Early Intervention is designed to help the family build a foundation that puts the child on a path to succeed. In Elias’ case many approaches have been attempted but there has been limited success. A focused and centralized approach is necessary among the disciplines. It would have given information towards us having more effective use of the 58 days we have left and provide a roadmap for success. But Elias didn’t fit the cookie cutter well enough to be approved. The system lacked clarity and transparency along with the coordinator’s breeching the integrity with untimely submissions. Elias has never been at a medically stable point to attempt this before now. He has spent half his life in a hospital bed for God’s sake. On May 1 he turns 3 and is ineligible for service. He will have only received 17 out of 36 months of what the system defines as “valuable intervention.” That is less than half! In his most needed area, speech, he will only have benefited from 10 total months, because in Maryland they said it was not age appropriate. Another false leading!So because he has a disease and medical complexities that force him in and out of a hospital he is punished by taking the time away. How is this an effective model for complex medical needs children? You could at least offer this final opportunity to gain some insight. These bureaucrats never saw Elias as a child, just as somewhere to cut. They never looked at the whole picture including the number of months he spent in a hospital or how many surgeries. For a program that is designed to protect the interest of those with disabilities and provide a stronger foundation to help offset future education costs, for Elias early intervention has been a failure. Based on all the “scoring” Elias is only at a 12-14 month developmental stage. We know he is capable of more but that is the system they use to grade. He is barely at 1/3 his age level according to this, yet you deny? Ignorance!

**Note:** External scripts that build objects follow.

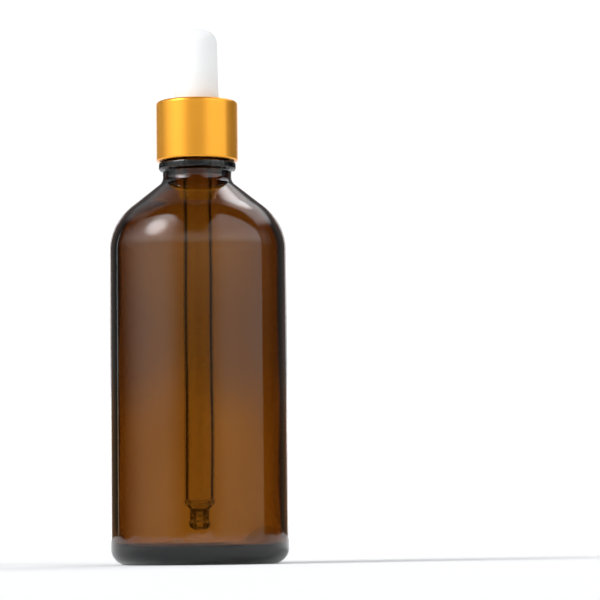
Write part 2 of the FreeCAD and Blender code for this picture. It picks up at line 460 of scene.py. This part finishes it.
# %% [markdown]
# ## Cap plastic
# Under the metal is an injection-moulded screw cap of natural polypropylene. It shows only at the
# collar's lower edge and when the dropper is lifted out. Its surface is smooth with a fine mould
# grain, and it glows a little where it is thin.

# %% Cap plastic finish
plastic = Finish("cap_plastic")
grain = plastic.noise(400, 3, 0.6)
plastic.set(Base_Color=plastic.mix(grain, (0.80, 0.79, 0.75, 1), (0.86, 0.85, 0.82, 1)))
plastic.set(Roughness=grain * 0.15 + 0.35, Subsurface_Weight=0.15, Subsurface_Scale=0.001)
plastic.bump(grain, 0.00003, 0.3)
plastic.report()

# %% [markdown]
# ## The bottle
# The body is a plain cylinder with a round shoulder, a neck, a bead and a screw finish. The foot is
# pushed up, so the bottle stands on a narrow ring. The inside follows the outside but is never quite
# as true, because only the outside touches the mould: the wall is a little uneven.

# %% Bottle outline
WALL = 2.0
PUSH_UP = 1.2
FLOOR = PUSH_UP + 3.0
NECK_R = 8.75
BEAD_R = 9.8
BEAD_LOW = LIP - 14.0
BEAD_HIGH = LIP - 11.7
FINISH_R = 8.1
MOUTH_R = 6.1
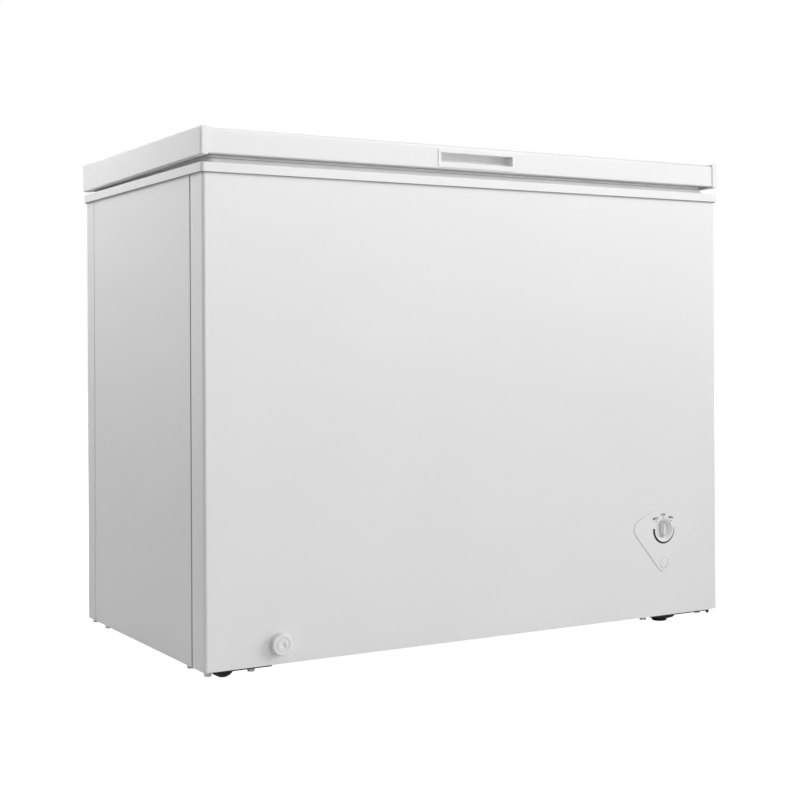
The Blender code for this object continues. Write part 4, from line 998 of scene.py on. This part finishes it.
def wheels():
    half = 0.01
    bore = 0.0028
    z = WHEEL_R - FLOOR_GAP
    points = [(bore, -half), (0.0062, -half), (0.007, -half + 0.003), (0.015, -half + 0.003),
              (0.016, -half), (WHEEL_R, -half), (WHEEL_R, half), (0.016, half), (0.015, half - 0.003),
              (0.007, half - 0.003), (0.0062, half), (bore, half)]
    radii = [0, 0.0006, 0.001, 0.001, 0.0006, 0.0024, 0.0024, 0.0006, 0.001, 0.001, 0.0006, 0]
    for end, y in zip(("front", "rear"), STAND_Y):
        centre = (ROLLER_X, y, z)
        wheel = turned(rounded(points, radii, 5), centre, "y", 72)
        piece(f"wheel_{end}", wheel, "tyre_nylon", f"{end}_wheel", [f"roller_wheel_{end}"])
        axle = lathe([(0, -0.0185), (0.0042, -0.0185), (0.0042, -0.0165), (0.0025, -0.0165),
                      (0.0025, 0.0165),
                      (0.0036, 0.0165), (0.0036, 0.018), (0, 0.018)],
                     [0, 0.001, 0.0003, 0, 0, 0.0003, 0.0006, 0], centre, "y", 32)
        piece(f"wheel_axle_{end}", axle, "plated_fastener", cad=[f"roller_axle_{end}"])


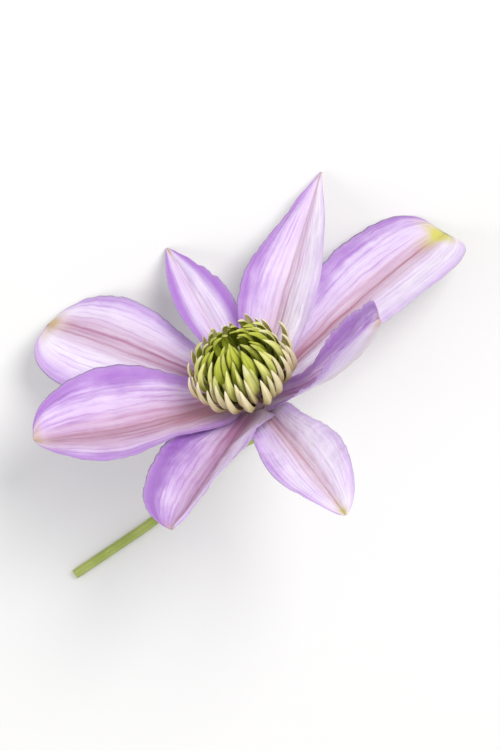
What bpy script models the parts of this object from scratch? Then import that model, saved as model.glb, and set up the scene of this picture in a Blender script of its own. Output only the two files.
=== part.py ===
"""A picked clematis flower, lying on a flat surface on two of its sepals and its own stalk.

Metres, +Z up, the surface at Z 0, the origin under the middle of the flower. The flower is laid out in its
own frame, with the way that it faces as Z and the middle of its receptacle at 0, and then leaned over.
Eight sepals, whorls of narrow staminodes and a tuft of pistils grow on a stalk whose top is the receptacle.
"""

import math

import bpy
from mathutils import Matrix, Vector

MM = 0.001

# How the flower lies: the way that it faces, and where the middle of its receptacle is.
FACE_AZIMUTH = math.radians(114.5)
FACE_ELEVATION = math.radians(42.2)
RECEPTACLE_AT = Vector((0.6, -3.4, 27.0)) * MM

# Sepals. Azimuth is round the flower's axis and rise is the tip's angle above its plane, in degrees. Foot
# is the height of the foot, and length and width are the blade's, in millimetres. Base is how late the
# blade widens from its foot, 1 for evenly, and point shapes the end, from 0.5 for blunt to 1 for tapering.
# Arch lifts the middle of the midrib, as a share of the length. Roll turns the blade about its midrib, in
# degrees. Fold lifts the two halves in straight lines from the midrib and cup curves them up, as shares of
# the half width. Ruffle is the height of the margins' wave in millimetres, and phase is where it starts.
SEPALS = {
    "sepal_1": dict(azimuth=28.4, rise=-4.2, foot=-2.0, length=53, width=24, base=1.00, point=0.35,
                    arch=0.03, roll=5, fold=0.10, cup=0.10, ruffle=0.6, phase=0.4),
    "sepal_2": dict(azimuth=53.5, rise=10.9, foot=-0.6, length=50.8, width=16, base=1.00, point=1.35,
                    arch=0.02, roll=3, fold=0.20, cup=0.10, ruffle=0.7, phase=1.7),
    "sepal_3": dict(azimuth=95.4, rise=14.5, foot=-2.5, length=40.8, width=11, base=1.10, point=1.10,
                    arch=0.02, roll=12, fold=0.25, cup=0.35, ruffle=0.5, phase=3.0),
    "sepal_4": dict(azimuth=132.0, rise=13.5, foot=-3.4, length=47.0, width=23.5, base=1.00, point=0.36,
                    arch=0.03, roll=0, fold=-0.05, cup=0.00, ruffle=0.8, phase=0.9),
    "sepal_5": dict(azimuth=174.6, rise=12.5, foot=0.2, length=41.8, width=24, base=0.80, point=0.50,
                    arch=-0.04, roll=-4, fold=0.35, cup=0.05, ruffle=0.7, phase=2.2),
    "sepal_6": dict(azimuth=233.7, rise=14, foot=-2.1, length=40.9, width=21.5, base=0.75, point=0.65,
                    arch=0.00, roll=13, fold=0.40, cup=0.05, ruffle=0.6, phase=4.1),
    "sepal_7": dict(azimuth=277.7, rise=9.5, foot=-3.5, length=44.8, width=15, base=0.95, point=0.75,
                    arch=0.04, roll=-7, fold=0.25, cup=0.10, ruffle=0.7, phase=5.0),
    "sepal_8": dict(azimuth=326.3, rise=37, foot=-1.9, length=38.1, width=16, base=0.95, point=0.45,
                    arch=-0.10, roll=-6, fold=0.45, cup=0.10, ruffle=0.6, phase=0.2),
}
SEPAL_THICKNESS = 0.5 * MM
SEPAL_FOOT_RADIUS = 3.5 * MM
SEPAL_CLAW = 0.085  # the foot's width as a share of the widest
SEPAL_TIP = 0.04  # and the very tip's
SEPAL_SETTLE = 3.0  # roll and fold start from nothing at the foot and are full at a third of the length
CHANNEL_DEPTH = 0.5 * MM
CHANNEL_WIDTH = 0.22
RUFFLE_WAVES = 1.6
SEPAL_STATIONS = 12
SEPAL_COLUMNS = 6

# Staminodes stand in whorls, one inside the next. Each whorl has its number of staminodes and, in
# millimetres, the (radius, height) points of its outline from the receptacle to the tips.
WHORLS = [
    (18, [(4.0, 1.4), (7.6, 2.7), (10.8, 5.4), (11.4, 8.9), (10.6, 11.6)]),
    (14, [(3.5, 2.9), (6.6, 4.7), (9.2, 7.9), (8.8, 11.4), (6.7, 13.6)]),
    (10, [(2.9, 4.3), (5.3, 6.7), (7.1, 10.1), (6.3, 13.1), (4.2, 14.8)]),
    (6, [(2.2, 5.9), (3.6, 8.8), (4.6, 12.0), (3.7, 14.4), (1.9, 15.5)]),
]
STAMINODE_STATIONS = 6
STAMINODE_THICKNESS = 0.45 * MM
STAMINODE_FULL = 0.86  # the widest part, as a share of the room that each has in its whorl
STAMINODE_GAP = 0.2 * MM

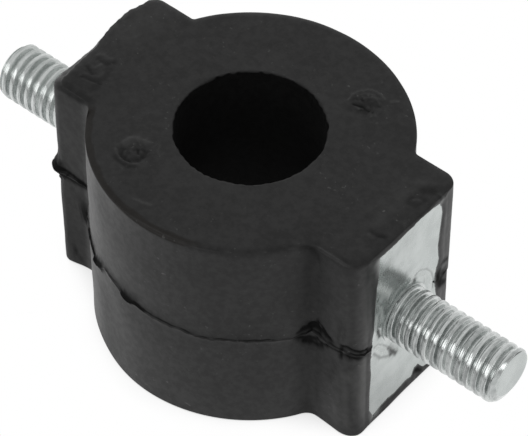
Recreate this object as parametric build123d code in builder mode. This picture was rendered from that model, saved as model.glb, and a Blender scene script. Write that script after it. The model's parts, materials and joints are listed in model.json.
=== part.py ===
from build123d import *
import math
import os

# Anti-vibration ring mount
#
# A thick rubber ring works as the spring. A square pad is moulded on at each end of one
# diameter, and in each pad's end face sits a zinc-plated steel plate with a headed stud.
# All sizes are in millimetres.
#
# The origin is where the axis of the ring's bore crosses the line of the two studs.
# +X runs along the front stud, and +Z along the bore. The mould parts at height zero.

# Rubber ring
ring_diameter = 31.2
ring_height = 24.6
bore_diameter = 14.8
bore_rim_chamfer = 0.3

# Rubber pads at the two ends of the ring
plate_face_reach = 19.1  # from the bore's axis to the outer face of each plate
pad_width = 15.0
pad_corner_radius = 1.9
junction_radius = 1.1  # hollow corner between a pad's side and the ring
edge_bevel_width = 0.7  # shallow bevel all round the top and the bottom, measured inward
edge_bevel_drop = 0.15  # how far the bevel falls towards the edge

# Flash squeezed out where the two halves of the mould meet
flash_reach = 0.3
flash_thickness = 0.24

# Feed marks on the top face, evenly spaced round the ring
gate_count = 2
gate_circle_radius = 11.5
gate_angle = 55.0
gate_mark_diameter = 3.0
gate_mark_depth = 0.22
gate_stub_diameter = 1.7
gate_stub_height = 0.14

# Steel plates, bonded into the pads
plate_width = 10.6
plate_height = 23.8
plate_thickness = 2.0
plate_corner_radius = 0.5

# Headed steel studs, for a coarse thread of 6 mm
stud_diameter = 6.0
neck_diameter = 6.5  # the plain neck that is pressed into the plate's hole
stud_projection = 12.5  # from the plate's outer face to the stud's tip
stud_tip_chamfer = 0.6
head_diameter = 9.4
head_thickness = 1.4
head_chamfer = 0.3

# Worked out from the sizes above
ring_radius = ring_diameter / 2
half_height = ring_height / 2
plate_back = plate_face_reach - plate_thickness
head_back = plate_back - head_thickness
stud_radius = stud_diameter / 2
neck_radius = neck_diameter / 2
stud_tip = plate_face_reach + stud_projection
head_radius = head_diameter / 2

# Which way along X each end of the mount faces
ends = {"front": 1, "rear": -1}

os.makedirs("parts", exist_ok=True)

# Steel inserts: one plate and one stud for each end
inserts = []

for end, side in ends.items():
    # The plate is a flat stamping with a hole for the stud's neck.
    outward = Plane(origin=(side * plate_back, 0, 0), x_dir=(0, side, 0), z_dir=(side, 0, 0))
    with BuildPart() as plate:
        with BuildSketch(outward):
            RectangleRounded(plate_width, plate_height, plate_corner_radius)
            Circle(neck_radius, mode=Mode.SUBTRACT)
        extrude(amount=plate_thickness)
    plate.part.label = f"{end}_plate"
    export_step(plate.part, f"parts/{end}_plate.step")
    inserts.append(plate.part)

    # The stud is one piece. Its flat head bears on the back of the plate, its neck fills
    # the plate's hole, and the threaded length stands out of the plate.
    lengthwise = Plane(origin=(0, 0, 0), x_dir=(side, 0, 0), z_dir=(0, -side, 0))
    with BuildPart() as stud:
        with BuildSketch(lengthwise):
            with BuildLine():
                Polyline(
                    (head_back, 0),
                    (head_back, head_radius - head_chamfer),
                    (head_back + head_chamfer, head_radius),
                    (plate_back, head_radius),
                    (plate_back, neck_radius),
                    (plate_face_reach, neck_radius),
                    (plate_face_reach, stud_radius),
                    (stud_tip - stud_tip_chamfer, stud_radius),
                    (stud_tip, stud_radius - stud_tip_chamfer),
                    (stud_tip, 0),
                    close=True,
                )
            make_face()
        revolve(axis=Axis.X)
    stud.part.label = f"{end}_stud"
    export_step(stud.part, f"parts/{end}_stud.step")
    inserts.append(stud.part)

# Rubber body: the ring and both pads are one moulding, seen from above as one outline
with BuildSketch() as outline:
    Circle(ring_radius)
    RectangleRounded(2 * plate_face_reach, pad_width, pad_corner_radius)
    junctions = outline.vertices().filter_by(
        lambda corner: math.isclose(math.hypot(corner.X, corner.Y), ring_radius, abs_tol=1e-4)
    )
    fillet(junctions, junction_radius)

with BuildPart() as rubber_body:
    with BuildSketch(Plane.XY.offset(-half_height)):
        add(outline.sketch)
    extrude(amount=ring_height)
    for which_end in (0, -1):
        flat_end = rubber_body.faces().sort_by(Axis.Z)[which_end]
        chamfer(flat_end.edges(), edge_bevel_width, edge_bevel_drop, reference=flat_end)

    # The flash is a thin fin round the sides. It ends at the plates, which seat flat.
    with BuildSketch(Plane.XY.offset(-flash_thickness / 2)):
        add(outline.sketch)
        offset(amount=flash_reach)
        Rectangle(
            2 * plate_face_reach,
            ring_diameter + 2 * flash_reach,
            mode=Mode.INTERSECT,
        )
    extrude(amount=flash_thickness)

    # Each feed mark is a shallow round sink with the torn stub of the feed left in it.
    with BuildSketch(Plane.XY.offset(half_height)):
        with PolarLocations(gate_circle_radius, gate_count, start_angle=gate_angle):
            Circle(gate_mark_diameter / 2)
    extrude(amount=-gate_mark_depth, mode=Mode.SUBTRACT)
    with BuildSketch(Plane.XY.offset(half_height - gate_mark_depth)):
        with PolarLocations(gate_circle_radius, gate_count, start_angle=gate_angle):
            Circle(gate_stub_diameter / 2)
    extrude(amount=gate_stub_height)

    # The bore goes right through, and its rims are slightly broken.
    Hole(bore_diameter / 2)
    rims = rubber_body.edges().filter_by(
        lambda edge: edge.geom_type == GeomType.CIRCLE
        and math.isclose(edge.radius, bore_diameter / 2, abs_tol=1e-4)
    )
    chamfer(rims, bore_rim_chamfer)

    # The rubber is moulded round the steel, so it has the plates' and heads' own form.
    add(inserts, mode=Mode.SUBTRACT)

rubber_body.part.label = "rubber_body"
export_step(rubber_body.part, "parts/rubber_body.step")
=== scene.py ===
# %% [markdown]
# # Anti-vibration ring mount
# This lesson dresses the CAD model of a small rubber mount in Blender. The mount is a thick
# black rubber ring with a pad moulded on at each side. A zinc-plated plate sits in the end of
# each pad, and a threaded stud stands out of each plate.
# The CAD model gives every size. Here the rubber gets its moulded edges, its parting line and
# its feed marks, the studs get their threads, and everything gets its finish.

import json
import math

import bmesh
import bpy
import numpy as np
from mathutils import Matrix, Vector

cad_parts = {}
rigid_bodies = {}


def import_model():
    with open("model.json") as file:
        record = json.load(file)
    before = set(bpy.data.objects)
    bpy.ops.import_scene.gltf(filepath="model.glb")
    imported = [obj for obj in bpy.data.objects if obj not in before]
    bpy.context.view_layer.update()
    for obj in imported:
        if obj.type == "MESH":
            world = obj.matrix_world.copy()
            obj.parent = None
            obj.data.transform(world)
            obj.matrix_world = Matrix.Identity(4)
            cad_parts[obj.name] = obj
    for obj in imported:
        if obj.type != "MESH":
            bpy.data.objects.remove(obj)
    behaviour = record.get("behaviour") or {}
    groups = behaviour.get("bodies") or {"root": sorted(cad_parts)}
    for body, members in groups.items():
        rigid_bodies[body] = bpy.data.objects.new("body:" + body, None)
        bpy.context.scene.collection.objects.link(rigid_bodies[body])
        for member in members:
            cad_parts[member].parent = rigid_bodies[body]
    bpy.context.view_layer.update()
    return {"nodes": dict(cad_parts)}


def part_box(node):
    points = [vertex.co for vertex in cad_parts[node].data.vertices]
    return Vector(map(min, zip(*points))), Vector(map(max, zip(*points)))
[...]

It is a shame the therapist that help Elias are forced to deal with such inconsistency. I suppose it is a hazard of the career choice. No weight is even given from them outside of the basic documentation, which they obviously have not been given clear guidance to effectively provide the type of information these cookie maker bureaucrats want. We began this process December 29th and have jumped through hoop after hoop, busted through red tape and hurdles. We have stressed over this and hounded those responsible for submissions. It almost felt as thought they were stalling. All for a denial, it is a tough advocacy loss after a long fight.